WHAT IS BEING ASKED
Answer with nothing but a number: how many lines include the word "their"?

====== INPUT

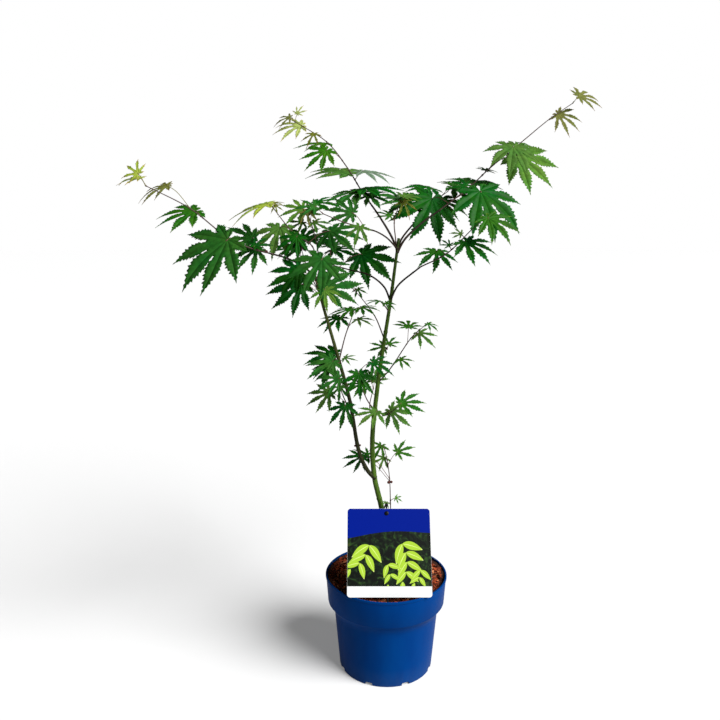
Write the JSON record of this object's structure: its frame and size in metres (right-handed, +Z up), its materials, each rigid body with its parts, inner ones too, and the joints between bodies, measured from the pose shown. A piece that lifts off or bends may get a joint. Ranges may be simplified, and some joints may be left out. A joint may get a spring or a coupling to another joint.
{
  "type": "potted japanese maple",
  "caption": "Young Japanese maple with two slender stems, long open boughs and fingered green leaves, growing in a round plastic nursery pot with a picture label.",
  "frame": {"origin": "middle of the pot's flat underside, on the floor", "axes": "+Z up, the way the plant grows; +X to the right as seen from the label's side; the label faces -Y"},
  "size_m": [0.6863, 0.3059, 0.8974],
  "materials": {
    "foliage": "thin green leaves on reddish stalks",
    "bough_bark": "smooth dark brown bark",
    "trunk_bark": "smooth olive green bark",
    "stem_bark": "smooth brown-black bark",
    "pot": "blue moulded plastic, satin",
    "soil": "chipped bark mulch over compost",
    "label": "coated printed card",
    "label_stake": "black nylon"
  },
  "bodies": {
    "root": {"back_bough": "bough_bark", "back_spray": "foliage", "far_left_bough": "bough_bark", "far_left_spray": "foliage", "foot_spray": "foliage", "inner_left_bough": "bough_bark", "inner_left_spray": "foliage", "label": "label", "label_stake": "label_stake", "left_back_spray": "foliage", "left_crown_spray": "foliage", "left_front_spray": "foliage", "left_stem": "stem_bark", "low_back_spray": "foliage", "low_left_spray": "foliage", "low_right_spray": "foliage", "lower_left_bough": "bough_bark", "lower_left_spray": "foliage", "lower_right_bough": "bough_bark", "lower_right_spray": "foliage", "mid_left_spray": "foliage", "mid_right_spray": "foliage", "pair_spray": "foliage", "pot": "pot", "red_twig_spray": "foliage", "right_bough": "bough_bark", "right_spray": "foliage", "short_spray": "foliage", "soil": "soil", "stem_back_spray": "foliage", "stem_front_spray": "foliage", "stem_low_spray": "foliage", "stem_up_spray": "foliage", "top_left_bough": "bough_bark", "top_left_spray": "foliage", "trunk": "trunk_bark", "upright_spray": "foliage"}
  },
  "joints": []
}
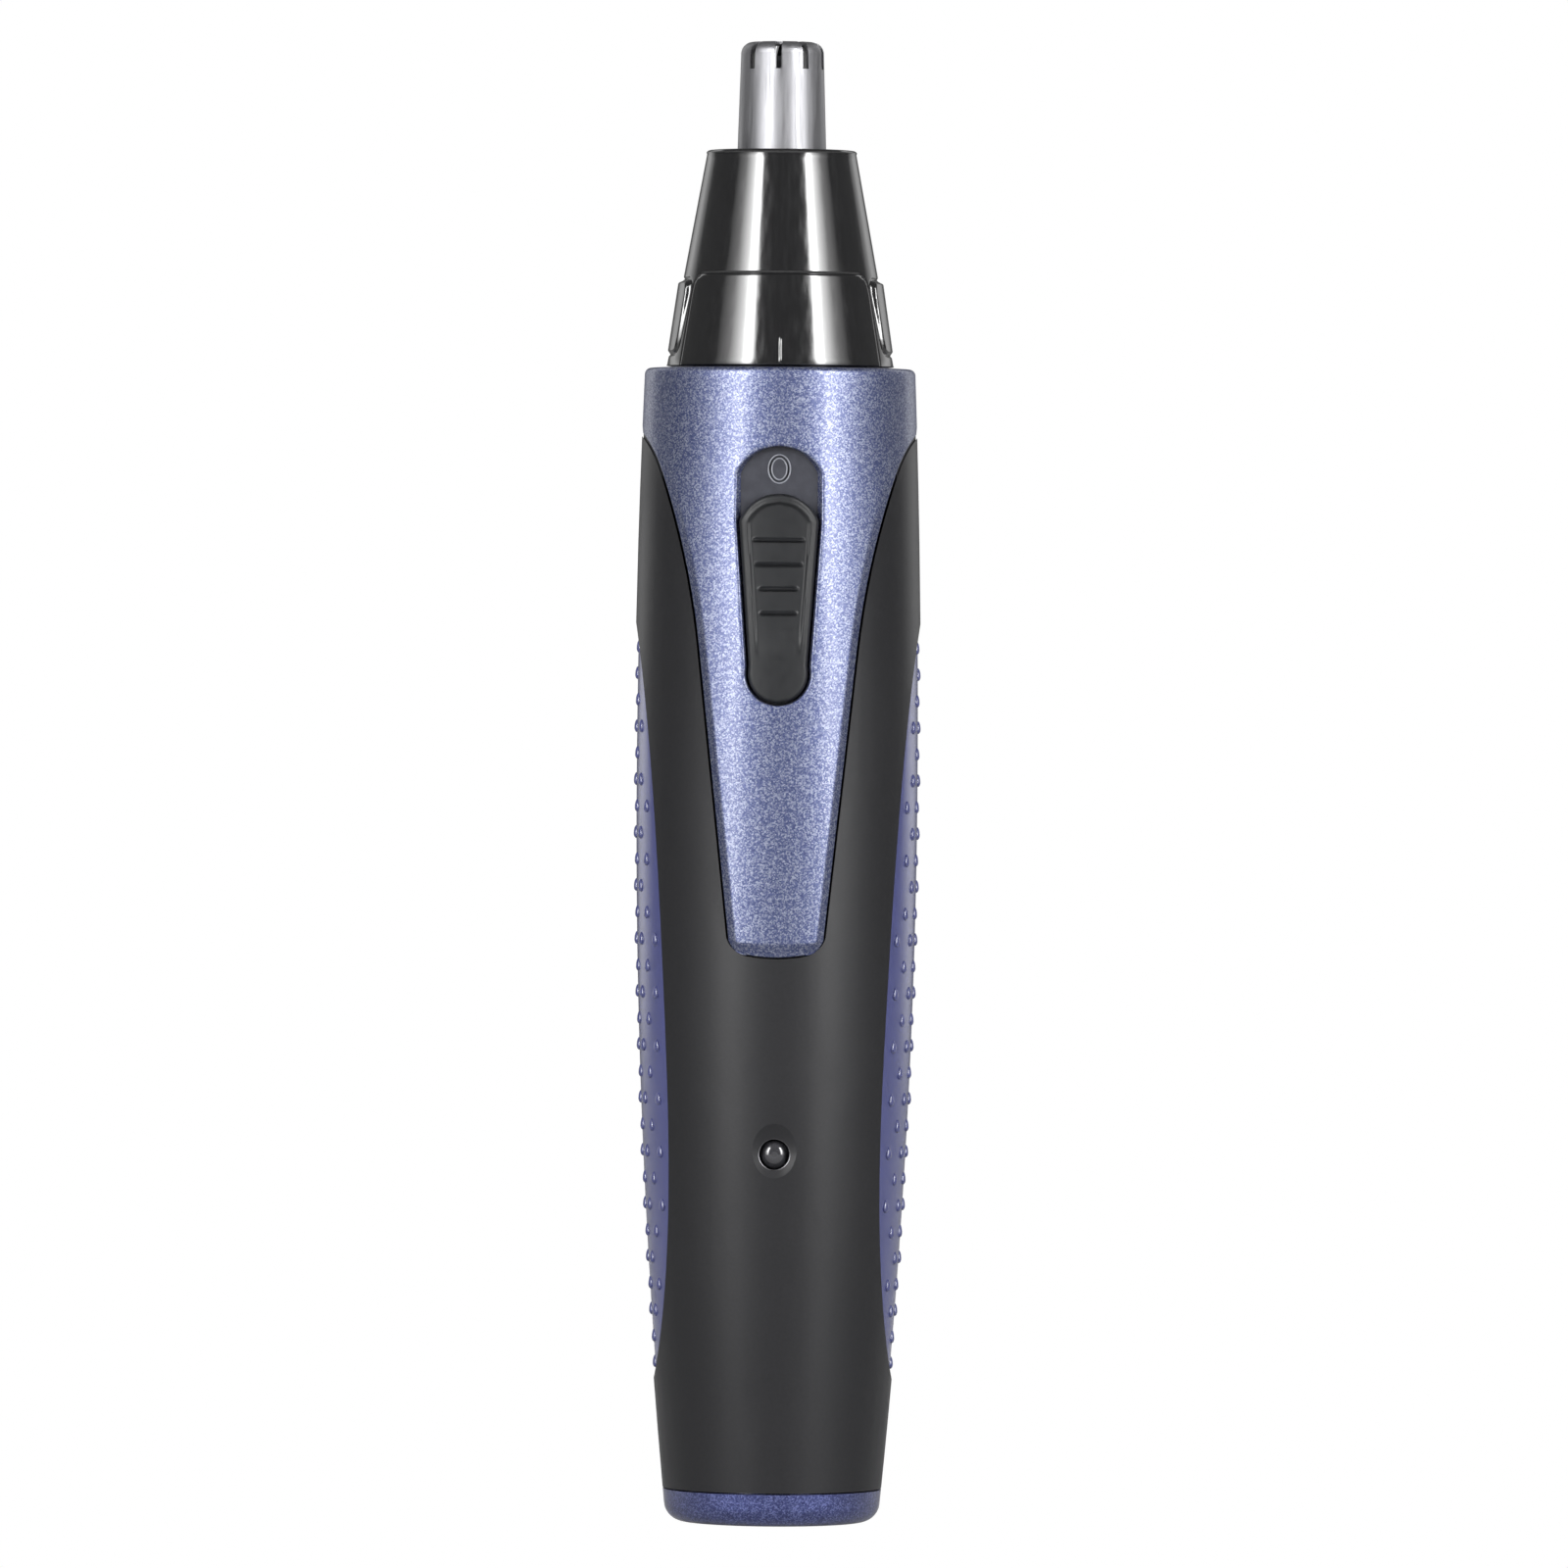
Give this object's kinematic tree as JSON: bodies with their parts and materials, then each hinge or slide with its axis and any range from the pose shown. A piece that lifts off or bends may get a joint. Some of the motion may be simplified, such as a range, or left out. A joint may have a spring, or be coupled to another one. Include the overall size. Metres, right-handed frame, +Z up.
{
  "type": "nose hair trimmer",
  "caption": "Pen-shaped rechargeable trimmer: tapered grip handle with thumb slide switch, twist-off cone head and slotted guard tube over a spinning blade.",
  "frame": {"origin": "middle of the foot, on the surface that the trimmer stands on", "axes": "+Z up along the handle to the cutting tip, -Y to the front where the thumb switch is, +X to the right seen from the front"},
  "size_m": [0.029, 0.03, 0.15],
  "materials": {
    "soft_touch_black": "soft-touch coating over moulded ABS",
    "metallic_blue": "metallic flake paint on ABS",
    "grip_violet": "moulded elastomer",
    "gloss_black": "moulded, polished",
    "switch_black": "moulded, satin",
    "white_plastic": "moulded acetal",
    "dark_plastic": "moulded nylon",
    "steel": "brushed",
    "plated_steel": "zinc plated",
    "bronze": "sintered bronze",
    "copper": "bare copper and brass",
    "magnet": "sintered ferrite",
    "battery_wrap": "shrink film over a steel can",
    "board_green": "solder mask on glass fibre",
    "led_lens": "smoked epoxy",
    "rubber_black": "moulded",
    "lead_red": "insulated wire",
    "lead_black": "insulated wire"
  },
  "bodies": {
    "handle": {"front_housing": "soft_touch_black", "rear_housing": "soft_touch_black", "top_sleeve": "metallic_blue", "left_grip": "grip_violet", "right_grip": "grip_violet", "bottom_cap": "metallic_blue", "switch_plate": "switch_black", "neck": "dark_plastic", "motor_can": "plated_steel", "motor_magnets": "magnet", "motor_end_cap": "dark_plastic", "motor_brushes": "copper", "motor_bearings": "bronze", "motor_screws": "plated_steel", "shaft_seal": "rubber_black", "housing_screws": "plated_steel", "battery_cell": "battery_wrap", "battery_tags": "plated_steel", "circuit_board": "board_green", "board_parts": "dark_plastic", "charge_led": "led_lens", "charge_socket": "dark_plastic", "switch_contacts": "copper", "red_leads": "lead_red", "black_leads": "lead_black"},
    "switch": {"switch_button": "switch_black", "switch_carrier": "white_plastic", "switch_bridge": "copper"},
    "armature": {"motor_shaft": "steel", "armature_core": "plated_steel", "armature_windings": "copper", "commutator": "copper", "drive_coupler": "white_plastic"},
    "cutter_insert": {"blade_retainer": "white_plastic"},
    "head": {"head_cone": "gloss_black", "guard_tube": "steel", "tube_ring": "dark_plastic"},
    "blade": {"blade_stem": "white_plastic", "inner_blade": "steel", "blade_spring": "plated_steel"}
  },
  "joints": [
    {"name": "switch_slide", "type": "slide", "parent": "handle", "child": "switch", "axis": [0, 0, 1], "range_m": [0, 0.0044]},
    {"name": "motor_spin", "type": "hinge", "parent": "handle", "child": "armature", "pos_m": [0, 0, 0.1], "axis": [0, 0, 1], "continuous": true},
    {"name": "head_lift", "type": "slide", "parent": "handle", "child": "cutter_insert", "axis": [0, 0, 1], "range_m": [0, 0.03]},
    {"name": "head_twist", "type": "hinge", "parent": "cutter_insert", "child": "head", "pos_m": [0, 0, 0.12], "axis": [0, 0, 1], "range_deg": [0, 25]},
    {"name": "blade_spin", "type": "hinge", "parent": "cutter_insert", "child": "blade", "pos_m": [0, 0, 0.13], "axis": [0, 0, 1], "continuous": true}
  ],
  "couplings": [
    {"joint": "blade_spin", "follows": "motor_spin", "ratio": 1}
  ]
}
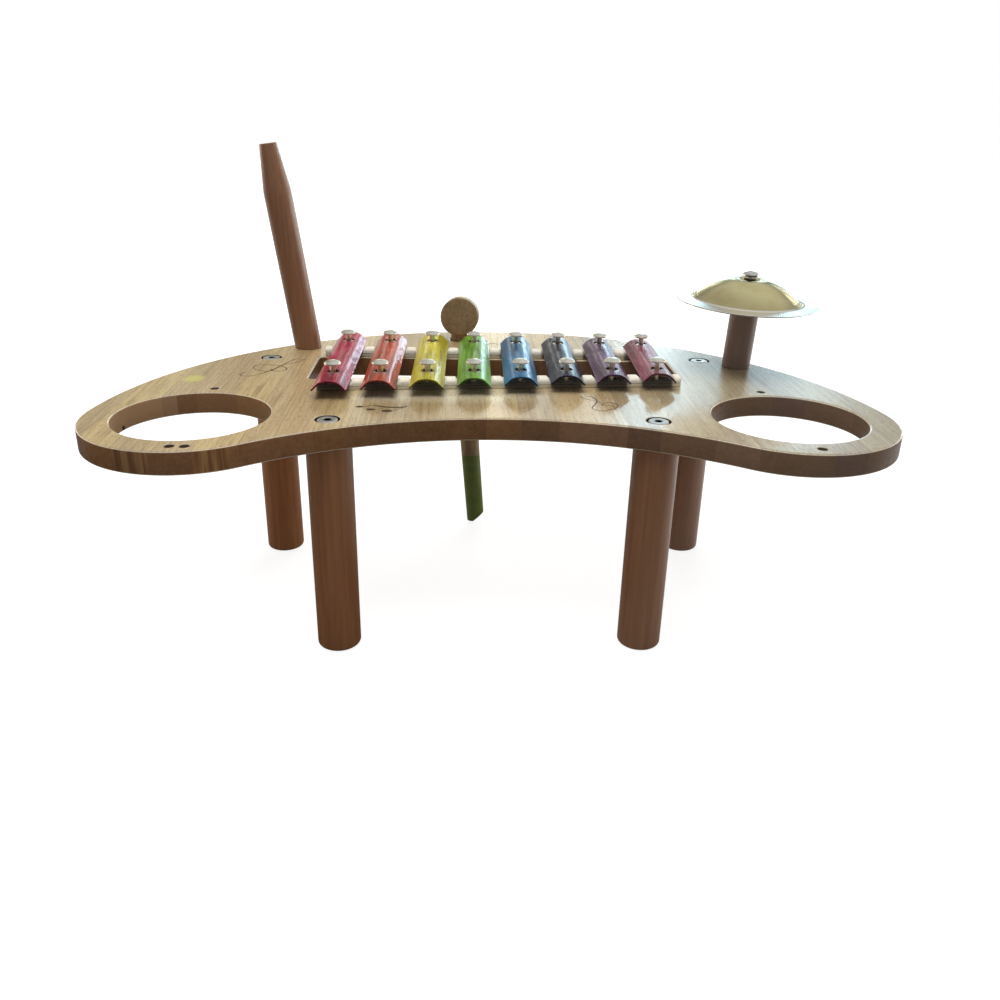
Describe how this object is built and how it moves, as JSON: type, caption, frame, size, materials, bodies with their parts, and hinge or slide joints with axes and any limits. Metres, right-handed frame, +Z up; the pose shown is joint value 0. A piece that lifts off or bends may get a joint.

============

RESULT FOR THIS TASK
2